Johnson told The Associated Press that the police backed off to try to ease the tension.

“We had to evaluate the security of the officers there and also the rioters,” he told The AP. “We just felt it was better to move back.”

Using people and vehicles, protesters quickly blocked a major thoroughfare here, prompting the police to return and form a barricade of their own. For a time, the protesters and the police faced off in road. The police urge protesters to go home, and demonstrators, many of them chanting slogans like “We ready for y’all,” approached the officers. Some tossed glass bottles toward the police.

One protester sought to rally others to action through a megaphone, telling them, “You say you’re ready to jam? Let’s jam.”

A police officer repeatedly urged the demonstrators to leave the roadway and avoid coming too close to the police.
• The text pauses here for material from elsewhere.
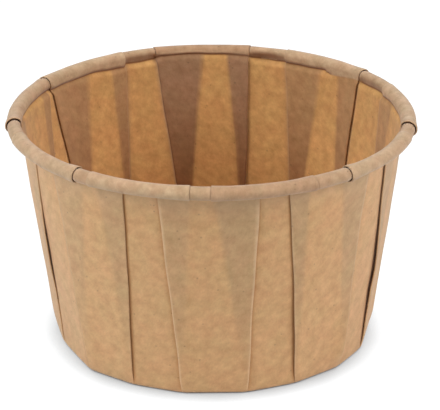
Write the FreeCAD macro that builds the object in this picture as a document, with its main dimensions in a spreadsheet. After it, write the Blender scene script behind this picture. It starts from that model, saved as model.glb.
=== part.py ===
import FreeCAD, Part
import math
import os

import Sketcher

# A pleated paper portion cup, folded from one disc of brown kraft paper and left in one piece.
# The middle of the disc is the base. The rest is drawn up into a flared wall, and the paper to
# spare is laid into box pleats: panels on the inside and panels on the outside, joined at each
# edge by a tuck of three layers that grows from almost nothing at the base to its full width at
# the top. The top is rolled outwards with all its layers, and that roll holds the pleats shut.
#
# +Z is up, along the axis. The origin is the middle of the base's underside. Millimetres.

SIZES = [
    ("rim_diameter", 73.0, "over the rolled rim"),
    ("base_diameter", 58.6, "over the corners of the wall's root"),
    ("cup_height", 41.8, "from the table to the top of the rim"),
    ("roll_diameter", 2.7, "the rolled rim, over all its layers"),
    ("roll_turn", 290, "degrees that the rim is rolled through"),
    ("paper_thickness", 0.1, "one layer of paper"),
    ("layer_gap", 0.08, "air left between folded layers of the wall"),
    ("pleat_count", 9, "box pleats round the cup"),
    ("tuck_width", 6.2, "one tuck, at the rim"),
    ("tuck_root", 0.7, "one tuck, at the base"),
    ("heel", 0.8, "softened fold round the base, inwards and upwards"),
    ("first_pleat", 90, "degrees from +X to the middle of the first pleat"),
]

doc = FreeCAD.newDocument("portion_cup")


def fill_sheet():
    sheet = doc.addObject("Spreadsheet::Sheet", "Sizes")
    for row, (name, number, note) in enumerate(SIZES, start=1):
        sheet.set(f"A{row}", name)
        sheet.set(f"B{row}", str(number))
        sheet.set(f"C{row}", note)
        sheet.setAlias(f"B{row}", name)
    doc.recompute()
    return sheet


sheet = fill_sheet()


def value(expression):
    """The number that an expression on the sheet gives."""
    return float(sheet.evalExpression(expression))


# Levels, and radii of the wall's inside face

PITCH = "(360 / Sizes.pleat_count)"
HALF_PITCH = f"({PITCH} / 2)"
ROLL = "(Sizes.roll_diameter / 2)"
STACK = "(3 * Sizes.paper_thickness + 2 * Sizes.layer_gap)"
WALL_TOP = f"(Sizes.cup_height - {ROLL})"
TOP_INSIDE = "(Sizes.rim_diameter / 2 - Sizes.roll_diameter)"
ROLL_CENTRE = f"({TOP_INSIDE} + {ROLL})"
ROOT_INSIDE = f"(Sizes.base_diameter / 2 - {STACK})"
FOOT_INSIDE = f"({ROOT_INSIDE} - Sizes.heel)"

# The three layers of a tuck, counted from the inside of the cup

INNER, MIDDLE, OUTER = range(3)


def near_face(layer):
    """Depth of a layer's inside face, out from the inside of the wall."""
    return f"({layer} * (Sizes.paper_thickness + Sizes.layer_gap))"


def far_face(layer):
    return f"({near_face(layer)} + Sizes.paper_thickness)"


def as_degrees(width, radius):
    return f"({width} / {radius} * 180 / pi)"


def tuck_folds(inside, tuck):
    """Angles of a tuck's two folds: the one on the outside of the cup, then the inside one.

    The tuck is centred a quarter of the pitch away from the middle of the inner panel.
    """
    half_tuck = as_degrees(f"{tuck} / 2", inside)
    return f"({PITCH} / 4 - {half_tuck})", f"({PITCH} / 4 + {half_tuck})"


def both_halves(corners):
    """Corners on one side of angle 0, and then the same ones on the other side."""
    return corners + [(radius, f"(-{angle})") for radius, angle in reversed(corners)]


# Sketches. A constraint names a point by its piece of geometry and one of these ends.

START, END, CENTRE = range(1, 4)
ORIGIN = (-1, START)


def add_sketch(body, name, plane, lift="0"):
    """A sketch on one of the body's own planes, raised along the plane's normal."""
    sketch = body.newObject("Sketcher::SketchObject", name)
    planes = {item.Role: item for item in body.Origin.OriginFeatures}
    sketch.AttachmentSupport = [(planes[plane], "")]
    sketch.MapMode = "FlatFace"
    sketch.setExpression("AttachmentOffset.Base.z", lift)
    return sketch


def bind(sketch, kind, *places, to):
    """Add one dimension and tie it to the sheet."""
    number = math.radians(value(to)) if kind == "Angle" else value(to)
    index = sketch.addConstraint(Sketcher.Constraint(kind, *places, number))
    sketch.setExpression(f"Constraints[{index}]", to)


def join(sketch, first, second):
    """Make two points one, each given as its piece of geometry and its end."""
    sketch.addConstraint(Sketcher.Constraint("Coincident", *first, *second))


def line_between(start, end):
    ends = []
    for radius, angle in (start, end):
        turn = math.radians(value(angle))
        ends.append(FreeCAD.Vector(math.cos(turn), math.sin(turn), 0) * value(radius))
    return Part.LineSegment(*ends)


def arc_about(centre, radius, start_angle, end_angle):
    """An arc that runs anticlockwise between two angles, which are expressions in degrees."""
    circle = Part.Circle(centre, FreeCAD.Vector(0, 0, 1), value(radius))
    return Part.ArcOfCircle(circle, math.radians(value(start_angle)), math.radians(value(end_angle)))


def draw_outline(sketch, corners, rounded=False):
    """A closed outline through (radius, angle) corners, each held by the sheet.

    Where it is rounded, every second side is an arc about the axis, and the rest are radial.
    """
    starts, ends = [], []
    for side, (radius, angle) in enumerate(corners):
        following = corners[(side + 1) % len(corners)]
        if rounded and side % 2:
            onward = value(angle) < value(following[1])
            span = (angle, following[1]) if onward else (following[1], angle)
            sketch.addGeometry(arc_about(FreeCAD.Vector(), radius, *span))
            join(sketch, (side, CENTRE), ORIGIN)
            bind(sketch, "Radius", side, to=radius)
        else:
            onward = True
            sketch.addGeometry(line_between(corners[side], following))
        starts.append((side, START if onward else END))
        ends.append((side, END if onward else START))
    for side, (radius, angle) in enumerate(corners):
        join(sketch, ends[side - 1], starts[side])
        bind(sketch, "DistanceY", *ORIGIN, *starts[side], to=f"{radius} * sin({angle})")
        if not rounded:
            bind(sketch, "DistanceX", *ORIGIN, *starts[side], to=f"{radius} * cos({angle})")


# The wall: one box pleat, from its foot on the table to the rim

def pleat_corners(inside, tuck):
    """Outline of the folded layer at one level, with the inner panel centred on angle 0."""
    outside_fold, inside_fold = tuck_folds(inside, tuck)
    paper = as_degrees("Sizes.paper_thickness", inside)
    half = [
        (near_face(INNER), inside_fold),
        (far_face(MIDDLE), inside_fold),
        (far_face(MIDDLE), f"({outside_fold} + {paper})"),
        (near_face(OUTER), f"({outside_fold} + {paper})"),
        (near_face(OUTER), HALF_PITCH),
        (far_face(OUTER), HALF_PITCH),
        (far_face(OUTER), outside_fold),
        (near_face(MIDDLE), outside_fold),
        (near_face(MIDDLE), f"({inside_fold} - {paper})"),
        (far_face(INNER), f"({inside_fold} - {paper})"),
    ]
    return both_halves([(f"({inside} + {depth})", angle) for depth, angle in half])


def add_wall(body):
    """The panels are flat at the foot, and follow the round rim at the top."""
    foot = add_sketch(body, "wall_foot", "XY_Plane")
    draw_outline(foot, pleat_corners(FOOT_INSIDE, "Sizes.tuck_root"))
    root = add_sketch(body, "wall_root", "XY_Plane", lift="Sizes.heel")
    draw_outline(root, pleat_corners(ROOT_INSIDE, "Sizes.tuck_root"))
    top = add_sketch(body, "wall_top", "XY_Plane", lift=WALL_TOP)
    draw_outline(top, pleat_corners(TOP_INSIDE, "Sizes.tuck_width"), rounded=True)
    doc.recompute()
    wall = body.newObject("PartDesign::AdditiveLoft", "wall")
    wall.Profile = foot
    wall.Sections = [root, top]
    wall.Ruled = True


# The base: one slice of the flat middle of the disc, out to the foot of the wall

def add_base(body):
    outside_fold, _ = tuck_folds(FOOT_INSIDE, "Sizes.tuck_root")
    inner_panel = f"({FOOT_INSIDE} + {far_face(INNER)})"
    outer_panel = f"({FOOT_INSIDE} + {far_face(OUTER)})"
    edge = [(outer_panel, HALF_PITCH), (outer_panel, outside_fold), (inner_panel, outside_fold)]
    outline = add_sketch(body, "base_slice", "XY_Plane")
    draw_outline(outline, [("0", "0")] + both_halves(edge))
    base = body.newObject("PartDesign::Pad", "base")
    base.Profile = outline
    base.setExpression("Length", "Sizes.paper_thickness")


# The rolled rim: bands of the same layers, pressed together and turned about the axis

def roll_section(body, name, near, far):
    """The part of the roll between two depths, as a hook that starts at the top of the wall."""
    hook = add_sketch(body, name, "XZ_Plane")
    middle = FreeCAD.Vector(value(ROLL_CENTRE), value(WALL_TOP), 0)
    radii = [f"({ROLL} - {depth})" for depth in (near, far)]
    last_angle = "(180 - Sizes.roll_turn)"
    skin, lining = [arc_about(middle, radius, last_angle, "180") for radius in radii]
    hook.addGeometry(skin)
    hook.addGeometry(lining)
    hook.addGeometry(Part.LineSegment(skin.EndPoint, lining.EndPoint))
    hook.addGeometry(Part.LineSegment(lining.StartPoint, skin.StartPoint))
    skin, lining, foot, raw_edge = range(4)
    bind(hook, "DistanceX", *ORIGIN, skin, CENTRE, to=ROLL_CENTRE)
    bind(hook, "DistanceY", *ORIGIN, skin, CENTRE, to=WALL_TOP)
    bind(hook, "Radius", skin, to=radii[0])
    bind(hook, "Radius", lining, to=radii[1])
    join(hook, (skin, CENTRE), (lining, CENTRE))
    join(hook, (skin, END), (foot, START))
    join(hook, (foot, END), (lining, END))
    join(hook, (lining, START), (raw_edge, START))
    join(hook, (raw_edge, END), (skin, START))
    hook.addConstraint(Sketcher.Constraint("Horizontal", foot))
    bind(hook, "DistanceY", *ORIGIN, foot, START, to=WALL_TOP)
    hook.addConstraint(Sketcher.Constraint("PointOnObject", skin, CENTRE, raw_edge))
    bind(hook, "Angle", raw_edge, to=last_angle)
    return hook


def turn_band(body, kind, name, near, far, half_angle):
    """Add (Revolution) or clear (Groove) a band of the roll, centred on the inner panel."""
    section = roll_section(body, f"{name}_section", near, far)
    doc.recompute()
    band = body.newObject(f"PartDesign::{kind}", name)
    band.Profile = section
    band.ReferenceAxis = (section, ["V_Axis"])
    band.Midplane = True
    band.setExpression("Angle", f"2 * {half_angle}")


def add_roll(body):
    outside_fold, inside_fold = tuck_folds(TOP_INSIDE, "Sizes.tuck_width")
    turn_band(body, "Revolution", "roll_all_layers", near_face(INNER), far_face(OUTER), inside_fold)
    turn_band(body, "Revolution", "roll_outer_panel", near_face(OUTER), far_face(OUTER), HALF_PITCH)
    turn_band(body, "Groove", "roll_inner_panel", far_face(INNER), far_face(OUTER), outside_fold)


# All the pleats round the axis

def repeat_round(body):
    pattern = body.newObject("PartDesign::PolarPattern", "pleats")
    pattern.TransformMode = "Whole shape"
    z_axis = [item for item in body.Origin.OriginFeatures if item.Role == "Z_Axis"][0]
    pattern.Axis = (z_axis, [""])
    pattern.Angle = 360
    pattern.setExpression("Occurrences", "Sizes.pleat_count")
    body.Tip = pattern


def add_cup():
    body = doc.addObject("PartDesign::Body", "cup")
    body.Label = "pleated_cup"
    add_base(body)
    add_wall(body)
    add_roll(body)
    doc.recompute()
    repeat_round(body)
    body.setExpression("Placement.Rotation.Angle", "Sizes.first_pleat")
    doc.recompute()
    return body


def check(body):
    for item in doc.Objects:
        if "Invalid" in item.State or "Error" in item.State:
            raise RuntimeError(f"{item.Name} failed: {item.State}")
    if body.Shape.isNull() or not body.Shape.isValid():
        raise RuntimeError(f"{body.Label} has no valid shape")


cup = add_cup()
check(cup)
os.makedirs("parts", exist_ok=True)
cup.Shape.exportStep(f"parts/{cup.Label}.step")
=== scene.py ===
import math
from typing import NamedTuple

import bpy
import numpy as np
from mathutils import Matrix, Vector


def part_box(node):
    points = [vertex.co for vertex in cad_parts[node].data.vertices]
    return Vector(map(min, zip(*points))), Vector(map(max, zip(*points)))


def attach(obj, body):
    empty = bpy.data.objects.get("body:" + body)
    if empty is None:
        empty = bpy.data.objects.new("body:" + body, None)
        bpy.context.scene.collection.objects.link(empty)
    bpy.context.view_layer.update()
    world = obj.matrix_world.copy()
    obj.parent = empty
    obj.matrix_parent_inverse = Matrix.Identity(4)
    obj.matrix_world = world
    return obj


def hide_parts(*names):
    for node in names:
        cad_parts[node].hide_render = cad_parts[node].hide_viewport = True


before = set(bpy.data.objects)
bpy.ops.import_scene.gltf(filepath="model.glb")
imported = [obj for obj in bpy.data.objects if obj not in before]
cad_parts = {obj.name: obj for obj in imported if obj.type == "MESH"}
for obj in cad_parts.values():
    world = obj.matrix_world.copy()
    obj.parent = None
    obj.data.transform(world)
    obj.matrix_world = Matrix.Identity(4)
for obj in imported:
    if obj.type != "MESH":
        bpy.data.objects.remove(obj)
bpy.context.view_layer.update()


def put_in_scene(name, data):
    placed = bpy.data.objects.new(name, data)
    bpy.context.scene.collection.objects.link(placed)
    return placed


# ---- The cup --------------------------------------------------------------------------------
# One disc of brown kraft paper, pressed into a mould in a single stroke. The middle stays flat
# as the base, round it the paper is gathered into nine box pleats, and its edge is rolled
# outwards over all the layers, which is all that holds the pleats shut. Nothing is glued.

MM = 0.001
PAPER = 0.09 * MM
LAYER_PITCH = 0.12 * MM
BASE_RADIUS = 29.1 * MM
HEEL_RADIUS = 0.8 * MM
ROLL_RADIUS = 1.3 * MM
RAW_EDGE_RADIUS = 0.9 * MM
ROLL_TURN = math.radians(282)

# The rim, with room left in the solid's box for the sleeves on it to spring open
cup_low, cup_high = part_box("pleated_cup")
RIM_RADIUS = -cup_low.y - 0.1 * MM
RIM_HEIGHT = cup_high.z - 0.34 * MM

# Half of the paper's section, from the middle of the base out to the raw edge in the roll


def rise(values, start, end):
    """0 up to start, 1 from end on, and smooth between them."""
    share = np.clip((values - start) / (end - start), 0, 1)
    return share * share * (3 - 2 * share)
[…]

The official, speaking through an intercom system, warned violators were “subject to arrest and other actions,” and a police helicopter, its spotlight shining, flew over this city of about 21,000.

At times, the police warned, “We don’t want anyone to get hurt.”

Several protesters, as rain occasionally fell, tried to persuade others to stick with their cause amid the warnings.

“It’s going to be a long war,” one young man said to another. “We need to win a few battles.”

As protesters lingered, some stores became targets for looting. Men and women could be seen racing through the aisles of a liquor store and running out with bottles of alcohol.

Many other retailers, though, were left untouched, in part because some demonstrators blocked entrances and windows in a bid to limit looting. Such conduct, they said, diluted the seriousness of the message they were trying to send to the police and the public.

The police took no action to protect the liquor store or apprehend any suspects.

By 4 a.m., the crowd had mostly broken up and the police returned to their command post.

Some journalists covering the event reported being threatened overnight by protesters who thought they might be undercover police officers. In one instance, young men wearing dark bandannas repeatedly struck the windows of a car, ordering a journalist from a church parking lot.